Wednesday, August 14, 2013

Window on Eurasia: Russian Federation Will Cease to Exist Within 20 Years, Former GRU Officer Says



Paul Goble

            Staunton, August 14 – Viktor Suvorov, a GRU officer who defected to Great Britain in 1978 and who has attracted attention since for his books and articles about Moscow’s security services, says that the Russian Federation will disintegrate sometime during the next two decades and that Vladimir Putin will be “the last president” of that country.

            In comments to the Polish weekly “Do reczy,” Suvorov argues that no one should “fear Russia” because that country even now “is not capable of defeating an opponent stronger than Georgia.” Indeed, “in the event of war, the Russian army would hardly be able even to cross Belarus” (dorzeczy.pl/rosja-niedlugo-zniknie-z-mapy/; in Russian at sibpower.com/novosti-regionov/viktor-suvorov-putin-poslednii-prezident-rosi-stranu-zhdet-raspad.html).

            The growing gulf between the Russian people and the Kremlin, ethnic conflicts, regional competition, alcoholism, and the spread of Chinese influence into Siberia and the Russian Far East, Suvorov says, means not only that Russia is weak but that it will disintegrate during the next 10 to 15 years.”

            By that time, he continues, “Siberia will not be part of Russia.”  It doesn’t belong to China yet, “but one should not say now that it belongs to Russia. Russians form the very same percentage of the population as the British did at one time in their African colonies.”  And that situation will only get worse from Moscow’s point of view.
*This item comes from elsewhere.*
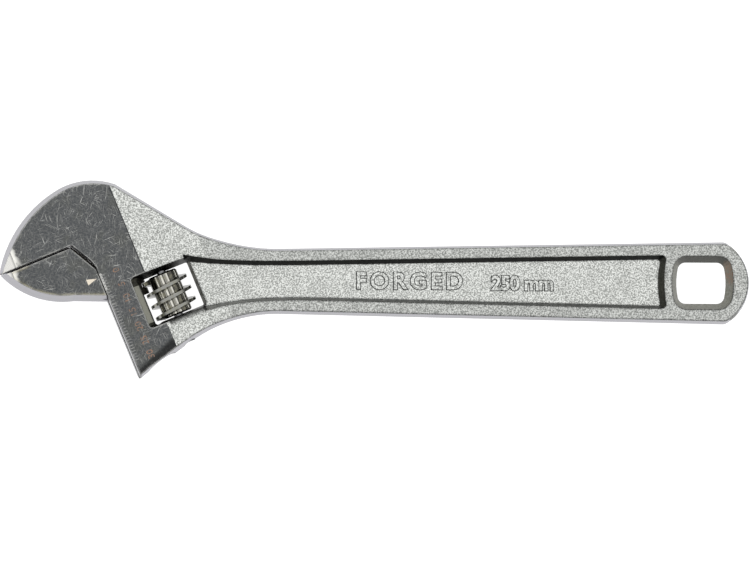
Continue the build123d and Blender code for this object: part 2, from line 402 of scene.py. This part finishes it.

            In addition, the former Soviet military intelligence officer says, Russia faces ethnic problems at its center. “Already today, Russians form only 31 percent of the population of Moscow; the remainder are Tatars, Tajiks, Uzbeks, Turkmens, and Chechens,” Muslim groups very much at odds with Orthodox Russians.

            Suvorov adds that “the first” republic to leave the Russian Federation will be Tatarstan.”

“The main error of Putin’s regime is an overrating of its own possibilities,” Suvorov argues.  “The army can still participate in training exercises, but it cannot fight” because “morally, it is completely destroyed” given the way in which the Russian political elite behaves generally and with respect to its armed forces.

During World War I, Suvorov recalls, “the daughters of Nicholas II were military nurses. Stalin’s children fought in the ranks of the Red Army during World War II, [but] if there were a war today, then the children Putin and his oligarchs would be instantly evacuated” and both they and the army’s commanders know that.